Repeat only the lines from the one containing "for name, piece" through the one containing "imported = [obj", exactly as written, both ends included.
— start of Data —
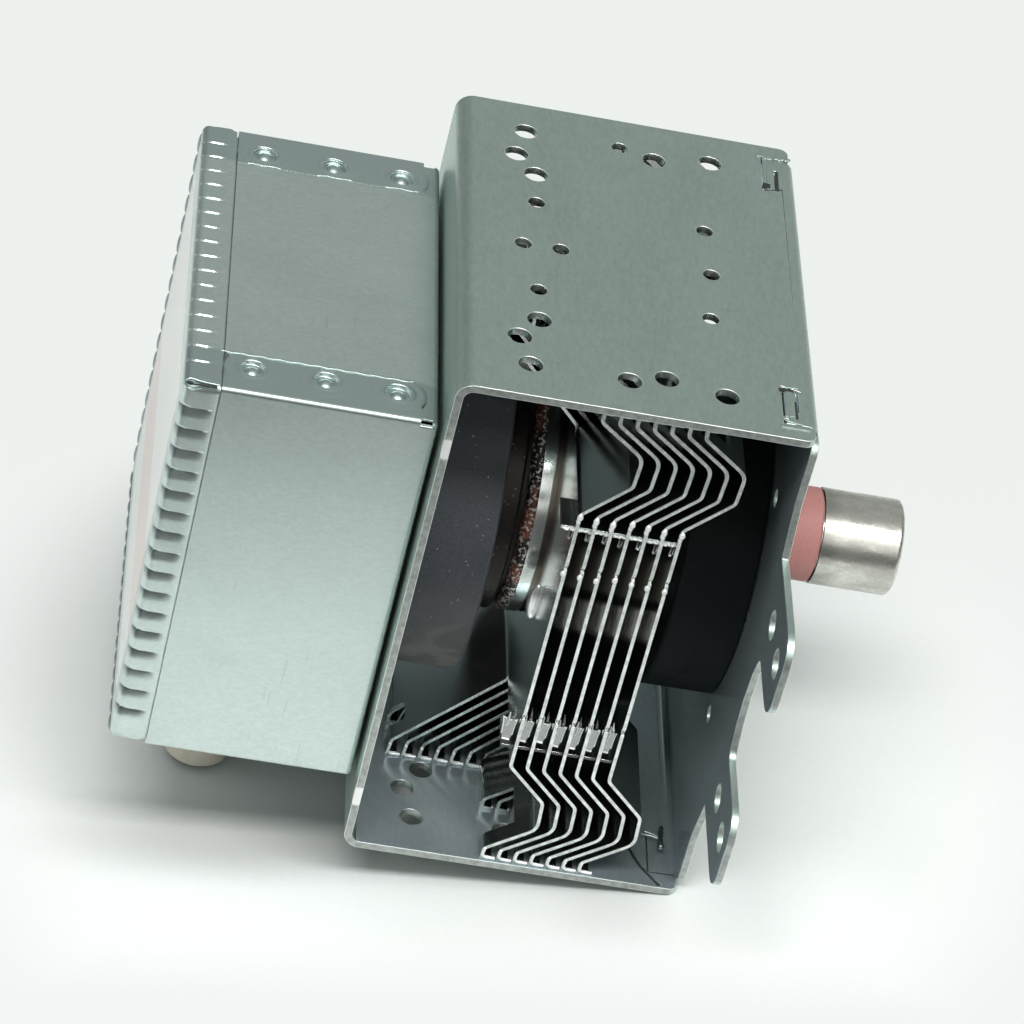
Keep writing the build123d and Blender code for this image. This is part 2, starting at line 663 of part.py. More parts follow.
with BuildPart() as capacitor_housing:
    with BuildSketch(Plane.XY.offset(housing_end_z)):
        with Locations((capacitor_x, 0)):
            SlotOverall(housing_length, housing_width, rotation=90)
    extrude(amount=body_end_z - housing_end_z)
    chamfer(capacitor_housing.faces().sort_by(Axis.Z)[0].edges(), 0.5)
    with BuildSketch(Plane.XY.offset(housing_end_z)):
        with Locations((capacitor_x, 0)):
            SlotOverall(housing_length - 2 * housing_wall, housing_width - 2 * housing_wall, rotation=90)
    extrude(amount=14, mode=Mode.SUBTRACT)
    with BuildSketch(Plane.XY.offset(housing_end_z)):
        with Locations((capacitor_x, tab_y), (capacitor_x, -tab_y)):
            Rectangle(tab_sheet + 2 * seat_gap, tab_width + 2 * seat_gap)
    extrude(amount=body_end_z - housing_end_z, mode=Mode.SUBTRACT)

for index, side in enumerate((1, -1)):
    with BuildPart() as terminal_tab:
        with BuildSketch(Plane.YZ.offset(capacitor_x - tab_sheet / 2)):
            with Locations((side * tab_y, 0)):
                with Locations((0, (housing_end_z + 3 + capacitor_top_z + 2) / 2)):
                    Rectangle(tab_width, capacitor_top_z + 2 - housing_end_z - 3)
                with Locations((0, housing_end_z + 6.5)):
                    Circle(0.9, mode=Mode.SUBTRACT)
        extrude(amount=tab_sheet)
        chamfer(terminal_tab.edges().filter_by(Axis.X).group_by(Axis.Z)[0], 1.0)
    terminal_tab.part.label = f"terminal_tab_{index + 1}"
    export_step(terminal_tab.part, f"parts/terminal_tab_{index + 1}.step")

with BuildPart() as capacitor_rivets:
    with BuildSketch(Plane.XY.offset(body_end_z)):
        with Locations((capacitor_x, 0)):
            with GridLocations(flange_width - 5, flange_length - 7, 2, 2):
                Circle(rivet_r)
    extrude(amount=-0.9)

# Chokes: a wire coil round a ferrite core, from each tab to the cathode's leads
for index, side in enumerate((1, -1)):
    coil_points = [
        (capacitor_x + choke_r * math.cos(2 * math.pi * step / choke_sides),
         side * choke_y + choke_r * math.sin(2 * math.pi * step / choke_sides),
         choke_base_z + choke_pitch * step / choke_sides)
        for step in range(choke_turns * choke_sides + 1)]
    with BuildPart() as choke_coil:
        with BuildLine() as coil_path:
            Polyline(*coil_points)
        with BuildSketch(Plane(coil_points[0], x_dir=(0, 0, 1), z_dir=coil_path.line % 0)):
            Rectangle(choke_wire, choke_wire)
        sweep(transition=Transition.RIGHT)
    choke_coil.part.label = f"choke_coil_{index + 1}"
    export_step(choke_coil.part, f"parts/choke_coil_{index + 1}.step")
    with BuildPart() as choke_core:
        with BuildSketch(Plane.XY.offset(choke_base_z - 4)):
            with Locations((capacitor_x, side * choke_y)):
                Circle(core_r)
        extrude(amount=core_length)
    choke_core.part.label = f"choke_core_{index + 1}"
    export_step(choke_core.part, f"parts/choke_core_{index + 1}.step")

named = {
    "yoke": yoke, "base_plate": base_plate, "filter_end_magnet": filter_end_magnet,
    "antenna_end_magnet": antenna_end_magnet, "magnet_seat_ring": magnet_seat_ring,
    "anode_cylinder": anode_cylinder, "seal_cup_filter_end": seal_cup_filter_end,
    "seal_cup_antenna_end": seal_cup_antenna_end, "end_hat_antenna_side": end_hat_antenna_side,
    "end_hat_filter_side": end_hat_filter_side, "centre_lead": centre_lead, "side_lead": side_lead,
    "filament": filament, "cathode_stem": cathode_stem, "antenna_ceramic": antenna_ceramic,
    "exhaust_tube": exhaust_tube, "antenna_lead": antenna_lead, "antenna_cap": antenna_cap,
    "gasket": gasket, "filter_box": filter_box, "filter_lid": filter_lid,
    "capacitor_flange": capacitor_flange, "capacitor_body": capacitor_body,
    "capacitor_housing": capacitor_housing, "capacitor_rivets": capacitor_rivets}
for name, piece in named.items():
    piece.part.label = name
    export_step(piece.part, f"parts/{name}.step")
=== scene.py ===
import math
import random

import bmesh
import bpy
from bpy.props import FloatProperty, FloatVectorProperty, PointerProperty
from mathutils import Matrix, Vector


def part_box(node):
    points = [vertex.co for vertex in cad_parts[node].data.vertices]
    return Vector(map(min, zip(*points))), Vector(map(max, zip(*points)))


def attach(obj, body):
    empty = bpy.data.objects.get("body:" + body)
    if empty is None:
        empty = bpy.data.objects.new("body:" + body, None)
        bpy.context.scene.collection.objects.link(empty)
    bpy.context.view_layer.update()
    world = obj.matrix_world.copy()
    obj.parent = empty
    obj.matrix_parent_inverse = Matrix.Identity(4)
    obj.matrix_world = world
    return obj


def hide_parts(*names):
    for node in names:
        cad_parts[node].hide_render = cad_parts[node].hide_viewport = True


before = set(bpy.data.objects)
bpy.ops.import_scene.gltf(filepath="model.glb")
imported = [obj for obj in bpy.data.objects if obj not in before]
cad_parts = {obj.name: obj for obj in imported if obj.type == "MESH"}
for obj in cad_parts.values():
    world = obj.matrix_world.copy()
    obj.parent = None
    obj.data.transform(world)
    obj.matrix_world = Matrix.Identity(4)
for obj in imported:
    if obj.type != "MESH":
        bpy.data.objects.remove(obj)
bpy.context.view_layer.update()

bl_info = {
    "name": "Magnetron",
    "version": (1, 0, 0),
    "blender": (4, 5, 0),
    "location": "View3D > Sidebar > Magnetron",
    "description": "Dresses the magnetron's frame with plated sheet, fins, magnets and ceramics",
    "category": "Object",
}

MM = 0.001
LID_LOW, LID_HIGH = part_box("filter_lid")


def colour(name, description, default):
    return FloatVectorProperty(
        name=name, description=description, default=default, size=3, min=0.0, max=1.0, subtype="COLOR")


def share(name, description, default):
    return FloatProperty(
        name=name, description=description, default=default, min=0.0, max=1.0, subtype="FACTOR")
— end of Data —
Response for this exercise
for name, piece in named.items():
    piece.part.label = name
    export_step(piece.part, f"parts/{name}.step")
=== scene.py ===
import math
import random

import bmesh
import bpy
from bpy.props import FloatProperty, FloatVectorProperty, PointerProperty
from mathutils import Matrix, Vector


def part_box(node):
    points = [vertex.co for vertex in cad_parts[node].data.vertices]
    return Vector(map(min, zip(*points))), Vector(map(max, zip(*points)))


def attach(obj, body):
    empty = bpy.data.objects.get("body:" + body)
    if empty is None:
        empty = bpy.data.objects.new("body:" + body, None)
        bpy.context.scene.collection.objects.link(empty)
    bpy.context.view_layer.update()
    world = obj.matrix_world.copy()
    obj.parent = empty
    obj.matrix_parent_inverse = Matrix.Identity(4)
    obj.matrix_world = world
    return obj


def hide_parts(*names):
    for node in names:
        cad_parts[node].hide_render = cad_parts[node].hide_viewport = True


before = set(bpy.data.objects)
bpy.ops.import_scene.gltf(filepath="model.glb")
imported = [obj for obj in bpy.data.objects if obj not in before]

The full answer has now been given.